# Work to be completed
Set down, please, exactly the lines below that run from the line with "Turn this picture of an object into a three.js" to the line with "import Module from 'manifold-3d';", both lines included.

# Extracted records
....

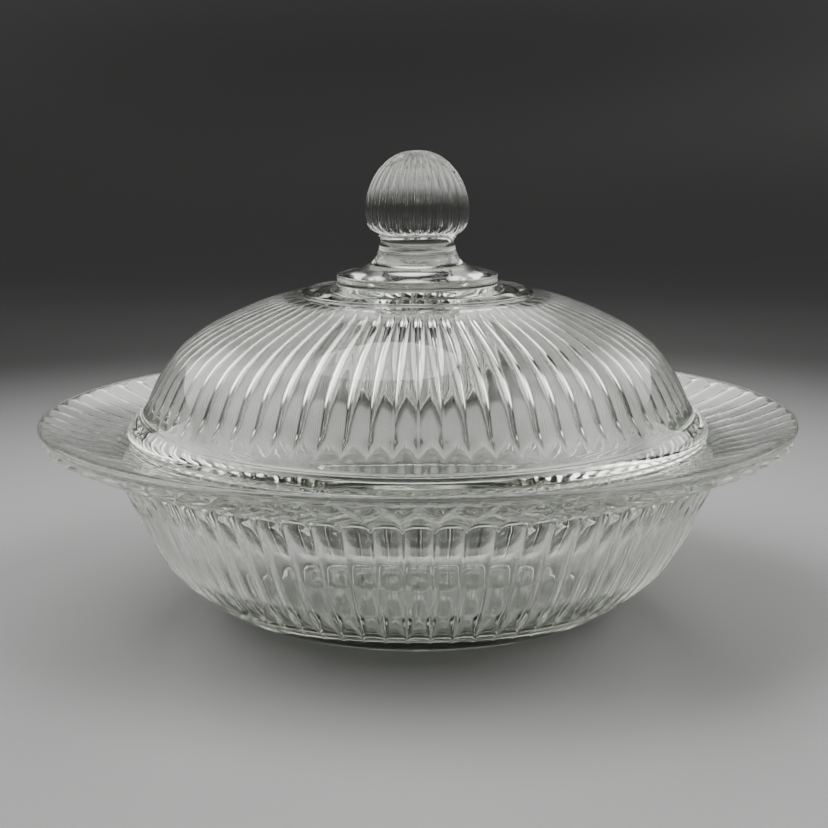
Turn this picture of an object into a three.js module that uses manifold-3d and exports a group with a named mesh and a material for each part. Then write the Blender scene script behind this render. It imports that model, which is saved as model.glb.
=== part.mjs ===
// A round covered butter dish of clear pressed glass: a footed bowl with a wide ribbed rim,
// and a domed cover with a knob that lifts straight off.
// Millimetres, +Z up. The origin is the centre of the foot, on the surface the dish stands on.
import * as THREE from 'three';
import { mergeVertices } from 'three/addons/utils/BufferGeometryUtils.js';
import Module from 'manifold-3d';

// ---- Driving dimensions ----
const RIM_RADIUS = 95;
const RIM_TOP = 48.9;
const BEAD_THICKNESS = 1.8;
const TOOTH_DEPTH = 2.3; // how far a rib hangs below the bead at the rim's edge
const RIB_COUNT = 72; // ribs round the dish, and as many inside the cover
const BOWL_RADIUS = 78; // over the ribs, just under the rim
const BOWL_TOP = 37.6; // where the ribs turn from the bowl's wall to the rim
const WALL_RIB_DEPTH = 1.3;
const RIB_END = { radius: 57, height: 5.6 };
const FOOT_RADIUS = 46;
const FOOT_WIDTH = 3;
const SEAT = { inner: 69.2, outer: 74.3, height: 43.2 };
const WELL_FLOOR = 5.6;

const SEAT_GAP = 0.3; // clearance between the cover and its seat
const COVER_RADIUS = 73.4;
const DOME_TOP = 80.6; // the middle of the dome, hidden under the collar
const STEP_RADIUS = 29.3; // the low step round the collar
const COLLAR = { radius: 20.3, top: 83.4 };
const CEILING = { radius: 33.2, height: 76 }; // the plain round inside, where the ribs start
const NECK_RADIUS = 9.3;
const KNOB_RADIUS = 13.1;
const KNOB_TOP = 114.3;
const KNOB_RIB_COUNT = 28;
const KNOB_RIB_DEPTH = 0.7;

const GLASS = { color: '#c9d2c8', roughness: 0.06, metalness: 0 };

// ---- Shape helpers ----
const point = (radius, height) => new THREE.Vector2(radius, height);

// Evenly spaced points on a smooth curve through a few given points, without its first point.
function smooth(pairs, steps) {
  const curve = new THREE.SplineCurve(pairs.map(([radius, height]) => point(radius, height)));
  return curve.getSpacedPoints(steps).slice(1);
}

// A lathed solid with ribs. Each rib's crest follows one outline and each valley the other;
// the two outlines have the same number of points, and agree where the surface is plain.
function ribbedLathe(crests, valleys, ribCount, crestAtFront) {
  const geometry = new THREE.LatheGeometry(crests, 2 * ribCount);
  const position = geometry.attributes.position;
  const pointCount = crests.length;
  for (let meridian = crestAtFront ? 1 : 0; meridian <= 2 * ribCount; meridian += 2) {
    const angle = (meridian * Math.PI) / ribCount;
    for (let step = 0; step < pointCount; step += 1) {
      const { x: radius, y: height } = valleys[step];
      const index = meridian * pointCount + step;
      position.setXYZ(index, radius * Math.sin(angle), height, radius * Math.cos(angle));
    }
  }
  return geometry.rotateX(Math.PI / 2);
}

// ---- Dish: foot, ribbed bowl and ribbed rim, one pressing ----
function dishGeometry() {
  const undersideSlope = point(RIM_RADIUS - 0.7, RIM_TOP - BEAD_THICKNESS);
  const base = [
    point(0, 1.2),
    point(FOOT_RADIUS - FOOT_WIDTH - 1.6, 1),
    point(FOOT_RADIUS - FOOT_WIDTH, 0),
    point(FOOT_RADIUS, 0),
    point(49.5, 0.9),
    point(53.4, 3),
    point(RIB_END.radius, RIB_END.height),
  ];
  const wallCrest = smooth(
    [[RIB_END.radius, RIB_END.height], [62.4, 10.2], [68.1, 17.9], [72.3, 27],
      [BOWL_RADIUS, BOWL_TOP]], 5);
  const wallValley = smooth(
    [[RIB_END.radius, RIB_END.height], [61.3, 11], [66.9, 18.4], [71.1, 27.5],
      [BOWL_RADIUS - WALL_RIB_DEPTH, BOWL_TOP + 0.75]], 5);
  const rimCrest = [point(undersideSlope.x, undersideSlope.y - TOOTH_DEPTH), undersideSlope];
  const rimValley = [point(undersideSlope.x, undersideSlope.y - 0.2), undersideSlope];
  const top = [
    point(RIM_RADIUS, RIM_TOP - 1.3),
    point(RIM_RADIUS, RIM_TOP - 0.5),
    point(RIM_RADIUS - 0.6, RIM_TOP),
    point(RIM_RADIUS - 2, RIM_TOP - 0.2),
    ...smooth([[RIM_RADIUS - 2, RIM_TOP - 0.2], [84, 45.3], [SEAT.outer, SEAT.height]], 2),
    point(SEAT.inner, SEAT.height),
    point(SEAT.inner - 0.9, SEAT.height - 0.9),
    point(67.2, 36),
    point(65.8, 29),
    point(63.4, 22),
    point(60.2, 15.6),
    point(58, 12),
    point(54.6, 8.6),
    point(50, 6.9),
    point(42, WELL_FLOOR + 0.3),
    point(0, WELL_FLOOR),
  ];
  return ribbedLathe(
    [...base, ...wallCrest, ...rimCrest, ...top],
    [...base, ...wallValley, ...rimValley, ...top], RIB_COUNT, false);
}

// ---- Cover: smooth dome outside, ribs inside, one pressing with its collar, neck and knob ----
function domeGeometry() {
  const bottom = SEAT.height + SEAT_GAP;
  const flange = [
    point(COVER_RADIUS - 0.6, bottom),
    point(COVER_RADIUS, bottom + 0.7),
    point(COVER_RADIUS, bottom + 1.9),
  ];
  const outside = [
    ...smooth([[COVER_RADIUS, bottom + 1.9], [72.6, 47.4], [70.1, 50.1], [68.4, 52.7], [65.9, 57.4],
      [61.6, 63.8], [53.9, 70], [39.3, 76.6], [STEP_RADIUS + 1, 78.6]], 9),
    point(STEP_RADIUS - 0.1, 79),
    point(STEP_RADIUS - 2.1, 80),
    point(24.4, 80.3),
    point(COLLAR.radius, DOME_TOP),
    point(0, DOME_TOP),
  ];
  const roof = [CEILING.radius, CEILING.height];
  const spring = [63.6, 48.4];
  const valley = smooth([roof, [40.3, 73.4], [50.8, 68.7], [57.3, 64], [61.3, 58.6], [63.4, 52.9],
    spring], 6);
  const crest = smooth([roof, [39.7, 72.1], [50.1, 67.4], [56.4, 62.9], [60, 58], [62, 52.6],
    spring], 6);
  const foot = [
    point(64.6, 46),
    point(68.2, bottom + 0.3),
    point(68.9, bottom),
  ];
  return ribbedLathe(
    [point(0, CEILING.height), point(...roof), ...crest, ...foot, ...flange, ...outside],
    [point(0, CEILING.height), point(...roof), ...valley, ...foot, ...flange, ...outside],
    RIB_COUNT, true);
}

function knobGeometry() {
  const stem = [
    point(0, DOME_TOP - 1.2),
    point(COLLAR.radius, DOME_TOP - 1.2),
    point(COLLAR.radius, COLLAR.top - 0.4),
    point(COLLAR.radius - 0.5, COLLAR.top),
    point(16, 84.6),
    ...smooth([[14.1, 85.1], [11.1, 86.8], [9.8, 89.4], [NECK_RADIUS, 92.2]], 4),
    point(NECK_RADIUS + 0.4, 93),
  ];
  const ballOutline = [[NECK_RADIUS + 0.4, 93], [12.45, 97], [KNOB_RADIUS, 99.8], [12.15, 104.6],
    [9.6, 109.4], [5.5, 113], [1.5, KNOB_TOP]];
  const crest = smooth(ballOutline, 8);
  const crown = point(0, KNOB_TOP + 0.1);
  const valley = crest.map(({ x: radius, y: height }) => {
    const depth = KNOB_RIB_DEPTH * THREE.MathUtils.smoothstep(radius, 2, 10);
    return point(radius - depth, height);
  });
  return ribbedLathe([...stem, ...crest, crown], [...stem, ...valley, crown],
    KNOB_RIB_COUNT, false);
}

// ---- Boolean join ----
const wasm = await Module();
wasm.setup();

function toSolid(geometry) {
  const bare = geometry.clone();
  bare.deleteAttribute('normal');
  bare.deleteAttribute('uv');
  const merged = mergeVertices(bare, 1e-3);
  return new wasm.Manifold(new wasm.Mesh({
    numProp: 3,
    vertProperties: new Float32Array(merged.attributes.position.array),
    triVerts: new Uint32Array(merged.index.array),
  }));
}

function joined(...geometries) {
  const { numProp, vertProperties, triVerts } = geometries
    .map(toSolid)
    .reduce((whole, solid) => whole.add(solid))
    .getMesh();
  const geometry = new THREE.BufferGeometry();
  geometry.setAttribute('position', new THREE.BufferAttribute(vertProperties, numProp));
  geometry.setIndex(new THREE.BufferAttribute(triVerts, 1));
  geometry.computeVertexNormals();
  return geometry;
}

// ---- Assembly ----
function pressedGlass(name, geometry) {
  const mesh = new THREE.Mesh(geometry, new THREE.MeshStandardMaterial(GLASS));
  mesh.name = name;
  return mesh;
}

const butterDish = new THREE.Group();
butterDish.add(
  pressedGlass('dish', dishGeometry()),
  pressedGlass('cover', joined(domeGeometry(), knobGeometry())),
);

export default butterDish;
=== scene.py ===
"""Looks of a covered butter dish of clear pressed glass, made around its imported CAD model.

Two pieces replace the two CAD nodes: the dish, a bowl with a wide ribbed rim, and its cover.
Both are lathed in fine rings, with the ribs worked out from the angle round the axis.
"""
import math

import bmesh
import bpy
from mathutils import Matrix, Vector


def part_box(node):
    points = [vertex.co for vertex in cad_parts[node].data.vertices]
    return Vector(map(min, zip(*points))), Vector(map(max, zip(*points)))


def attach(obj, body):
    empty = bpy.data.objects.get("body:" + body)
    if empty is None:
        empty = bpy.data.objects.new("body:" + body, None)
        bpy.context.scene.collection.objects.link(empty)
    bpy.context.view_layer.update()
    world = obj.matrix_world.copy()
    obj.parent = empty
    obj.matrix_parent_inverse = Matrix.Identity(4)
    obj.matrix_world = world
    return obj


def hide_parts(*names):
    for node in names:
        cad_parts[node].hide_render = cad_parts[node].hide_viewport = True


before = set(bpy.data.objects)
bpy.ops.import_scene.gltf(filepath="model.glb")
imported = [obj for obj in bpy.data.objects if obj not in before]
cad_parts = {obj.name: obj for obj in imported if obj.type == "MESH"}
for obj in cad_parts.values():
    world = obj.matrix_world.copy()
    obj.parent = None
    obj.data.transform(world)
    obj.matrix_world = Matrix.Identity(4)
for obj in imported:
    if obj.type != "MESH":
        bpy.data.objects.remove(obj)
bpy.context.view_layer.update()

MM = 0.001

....

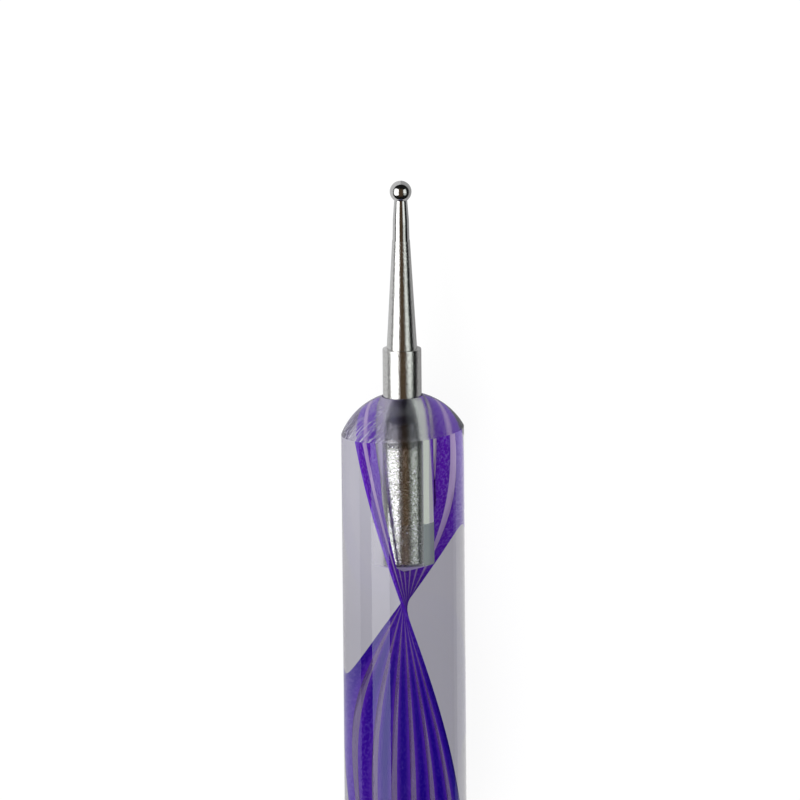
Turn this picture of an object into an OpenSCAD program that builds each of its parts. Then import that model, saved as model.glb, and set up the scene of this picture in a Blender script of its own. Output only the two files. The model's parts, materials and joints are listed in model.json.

....

# Written answer
Turn this picture of an object into a three.js module that uses manifold-3d and exports a group with a named mesh and a material for each part. Then write the Blender scene script behind this render. It imports that model, which is saved as model.glb.
=== part.mjs ===
// A round covered butter dish of clear pressed glass: a footed bowl with a wide ribbed rim,
// and a domed cover with a knob that lifts straight off.
// Millimetres, +Z up. The origin is the centre of the foot, on the surface the dish stands on.
import * as THREE from 'three';
import { mergeVertices } from 'three/addons/utils/BufferGeometryUtils.js';
import Module from 'manifold-3d';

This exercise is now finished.